Although industry is capable of quickly repairing minor damage, such as breaks in pipe, it may take 6 months or more to repair complex facilities, such as pump stations. In the interim, the flow of petroleum could be severely curtailed and cause excessive hardships, since neither industry nor Government has contingency plans.

Matter for Congressional Consideration

  1. Status: Closed

    Comments: Please call 202/512-6100 for additional information.

    Matter: Congress should consider legislation which will give the Department of Energy clear authority to: make on-site visits to pipeline facilities necessary for identifying and analyzing critical pipelines and related facilities; develop minimum physical security standards and establish penalties for noncompliance and administrative procedures for appeal; conduct periodic inspections for determining compliance and for reassessing physical security requirements; and develop and periodically update contingency plans for minimizing supply shortages which could result from prolonged disruptions in the flow of petroleum through important pipeline systems, including Capline, Colonial, and Trans-Alaska.
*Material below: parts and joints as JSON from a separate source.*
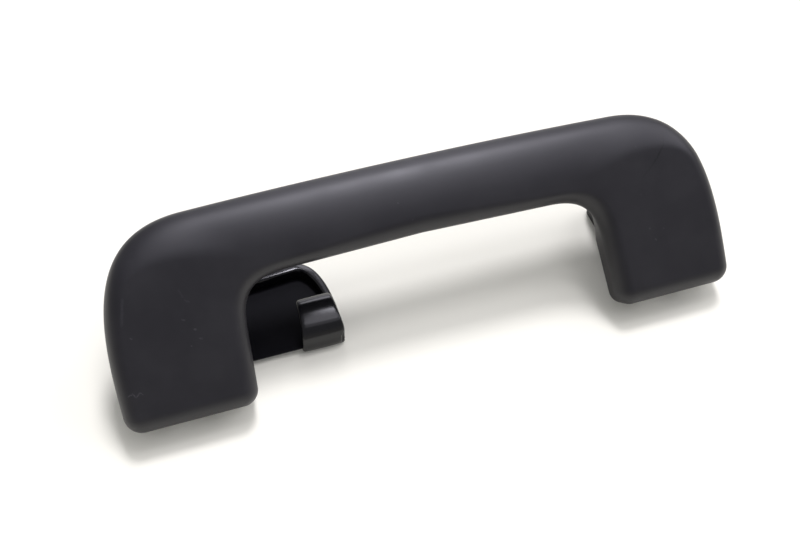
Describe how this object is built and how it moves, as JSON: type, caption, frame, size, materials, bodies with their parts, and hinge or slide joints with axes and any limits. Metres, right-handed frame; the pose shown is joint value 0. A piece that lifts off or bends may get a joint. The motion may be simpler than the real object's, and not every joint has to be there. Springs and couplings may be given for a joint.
{
  "type": "roof grab handle",
  "caption": "Folding roof grab handle with broad hollow legs, an oval grip bar, two screw-on brackets and a coat hook beside the left leg.",
  "frame": {"origin": "middle of the four screw holes, on the mounting plane of the brackets", "axes": "+X along the bar to the right, +Y from the hinge towards the bar, +Z out of the roof into the cabin"},
  "size_m": [0.2548, 0.0644, 0.0615],
  "materials": {
    "grip_plastic": "fine-grained satin charcoal",
    "bracket_plastic": "glass-filled black",
    "hook_plastic": "satin black",
    "pin_steel": "drawn and plated",
    "ring_steel": "spring steel",
    "bush_plastic": "natural acetal",
    "spring_steel": "spring wire",
    "damper_plastic": "smooth grey-black",
    "sleeve_steel": "zinc plated",
    "stop_rubber": "moulded rubber",
    "cover_plastic": "fine-grained satin charcoal"
  },
  "bodies": {
    "brackets": {"left_bracket": "bracket_plastic", "right_bracket": "bracket_plastic", "coat_hook": "hook_plastic", "left_hinge_pin": "pin_steel", "right_hinge_pin": "pin_steel", "left_pin_ring": "ring_steel", "right_pin_ring": "ring_steel", "return_spring": "spring_steel", "damper_rotor": "bush_plastic", "left_sleeves": "sleeve_steel", "right_sleeves": "sleeve_steel", "left_stop": "stop_rubber", "right_stop": "stop_rubber", "left_cover": "cover_plastic", "right_cover": "cover_plastic"},
    "grip_body": {"grip": "grip_plastic", "left_bushes": "bush_plastic", "right_bushes": "bush_plastic", "damper_housing": "damper_plastic"}
  },
  "joints": [
    {"name": "grip_fold", "type": "hinge", "parent": "brackets", "child": "grip_body", "pos_m": [0, -0.028, 0.014], "axis": [1, 0, 0], "range_deg": [0, 75], "stiffness_Nm_per_rad": 0.12, "springref_deg": -91.67}
  ]
}
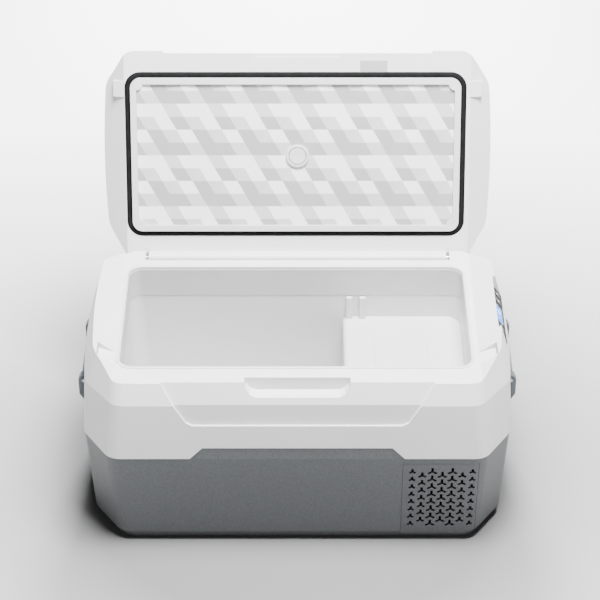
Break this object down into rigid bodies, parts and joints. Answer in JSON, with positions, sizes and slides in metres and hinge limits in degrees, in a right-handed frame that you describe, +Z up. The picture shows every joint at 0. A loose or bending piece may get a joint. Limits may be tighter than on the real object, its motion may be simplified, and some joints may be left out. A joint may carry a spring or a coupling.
{
  "type": "compressor cooler fridge",
  "caption": "Portable compressor cooler box with a hinged insulated lid, a stepped tub, fold-down side handles, a vent grille and a side control panel.",
  "frame": {"origin": "middle of the base's underside, on the floor", "axes": "+X along the length towards the control panel, +Y from the front to the hinge side, +Z up"},
  "size_m": [0.57, 0.4397, 0.5108],
  "materials": {
    "white_shell": "fine satin texture",
    "white_liner": "smooth satin",
    "grey_shell": "fine metallic grain",
    "grey_handle": "satin",
    "foam": "expanded foam",
    "seal_rubber": "soft matt",
    "aluminium_sheet": "mill",
    "copper_tube": "drawn copper",
    "steel": "zinc plated",
    "black_metal": "semi-gloss black",
    "black_plastic": "satin",
    "board": "solder mask",
    "panel_gloss": "piano gloss",
    "display": "tinted window",
    "button": "gloss with a pale mark",
    "label": "printed film"
  },
  "bodies": {
    "cabinet": {"base_shell": "grey_shell", "upper_shell": "white_shell", "tub_liner": "white_liner", "foam_insulation": "foam", "evaporator_sheet": "aluminium_sheet", "evaporator_tube": "copper_tube", "temperature_probe": "steel", "front_vent_cover": "grey_shell", "rear_vent_cover": "grey_shell", "rear_vent_screws": "steel", "shell_screws": "steel", "foot_pads": "seal_rubber", "compressor_tray": "steel", "compressor_grommets": "seal_rubber", "compressor": "black_metal", "compressor_terminal_cover": "black_plastic", "condenser_fins": "aluminium_sheet", "condenser_tube": "copper_tube", "fan_shroud": "black_plastic", "filter_drier": "copper_tube", "capillary_tube": "copper_tube", "suction_line": "copper_tube", "discharge_line": "copper_tube", "control_board": "board", "board_heatsink": "aluminium_sheet", "board_standoffs": "steel", "power_inlet": "black_plastic", "control_panel": "panel_gloss", "display_lens": "display", "display_board": "board", "display_cable": "black_plastic", "handle_pins_left": "steel", "handle_pins_right": "steel", "hinge_pin_left": "steel", "hinge_pin_right": "steel"},
    "lid": {"lid_outer_shell": "white_shell", "lid_inner_frame": "white_shell", "lid_liner": "white_liner", "lid_gasket": "seal_rubber", "lid_foam": "foam", "lid_foam_plug": "white_liner", "lid_label": "label", "lid_hinge_bar": "white_shell", "lid_hinge_screws": "steel"},
    "fan": {"fan_rotor": "black_plastic"},
    "handle_left": {"handle_left": "grey_handle"},
    "handle_right": {"handle_right": "grey_handle"},
    "power_button": {"power_button": "button"},
    "set_button": {"set_button": "button"},
    "up_button": {"up_button": "button"},
    "down_button": {"down_button": "button"}
  },
  "joints": [
    {"name": "lid_hinge", "type": "hinge", "parent": "cabinet", "child": "lid", "pos_m": [0, 0.138, 0.251], "axis": [1, 0, 0], "range_deg": [0, 111]},
    {"name": "fan_spin", "type": "hinge", "parent": "cabinet", "child": "fan", "pos_m": [0.184, -0.104, 0.08], "axis": [0, 1, 0], "continuous": true},
    {"name": "handle_left_swing", "type": "hinge", "parent": "cabinet", "child": "handle_left", "pos_m": [-0.2775, 0, 0.1985], "axis": [0, 1, 0], "range_deg": [0, 95]},
    {"name": "handle_right_swing", "type": "hinge", "parent": "cabinet", "child": "handle_right", "pos_m": [0.2775, 0, 0.1985], "axis": [0, -1, 0], "range_deg": [0, 95]},
    {"name": "power_press", "type": "slide", "parent": "cabinet", "child": "power_button", "axis": [-0.8192, 0, -0.5736], "range_m": [0, 0.0006], "stiffness_N_per_m": 800},
    {"name": "set_press", "type": "slide", "parent": "cabinet", "child": "set_button", "axis": [-0.8192, 0, -0.5736], "range_m": [0, 0.0006], "stiffness_N_per_m": 800},
    {"name": "up_press", "type": "slide", "parent": "cabinet", "child": "up_button", "axis": [-0.8192, 0, -0.5736], "range_m": [0, 0.0006], "stiffness_N_per_m": 800},
    {"name": "down_press", "type": "slide", "parent": "cabinet", "child": "down_button", "axis": [-0.8192, 0, -0.5736], "range_m": [0, 0.0006], "stiffness_N_per_m": 800}
  ]
}
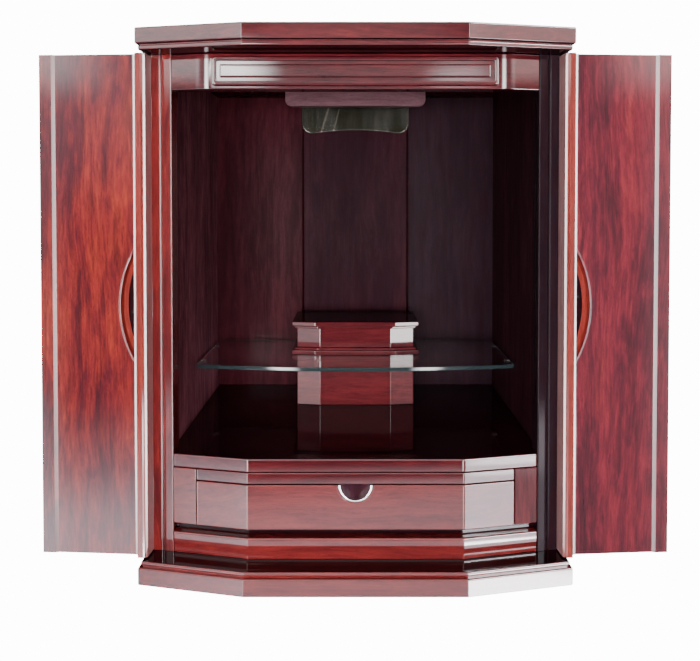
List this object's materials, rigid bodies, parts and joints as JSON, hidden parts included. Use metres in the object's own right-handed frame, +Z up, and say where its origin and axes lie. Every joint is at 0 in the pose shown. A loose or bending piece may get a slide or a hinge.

Legislation should also be enacted to make the willful damaging of an interstate petroleum pipeline or its related facilities a Federal criminal offense. To expedite implementation of these functions, Congress should require the Department of Energy to submit, within 6 months after enactment of this legislation, an overall program for pipeline security and contingency planning. The program should become effective 90 days after Congress receives it, providing neither House rejects it by resolution within that time.

Recommendation for Executive Action

  1. Status: Closed

    Comments: Please call 202/512-6100 for additional information.

    Recommendation: The Secretary of Energy should establish within his Department a focal point for energy security matters to: analyze the entire petroleum network and identify critical pipelines which, if damaged, could seriously disrupt the flow of petroleum; and collect relevant intelligence information from cognizant Government agencies and provide the petroleum industry with advance warning of potential dangers, such as sabotage. The Secretary of Energy should also develop actions in the following areas: minimum physical security standards for critical pipelines and related facilities; and contingency plans for minimizing supply shortages which could result from prolonged disruptions in the flow of petroleum through important pipeline systems. To minimize the cost and reduce the time to implement the physical security and contingency program, the Department of Energy should draw upon, coordinate with, and build on, for civilian purposes, the expertise already established within the Defense Logistics Agency.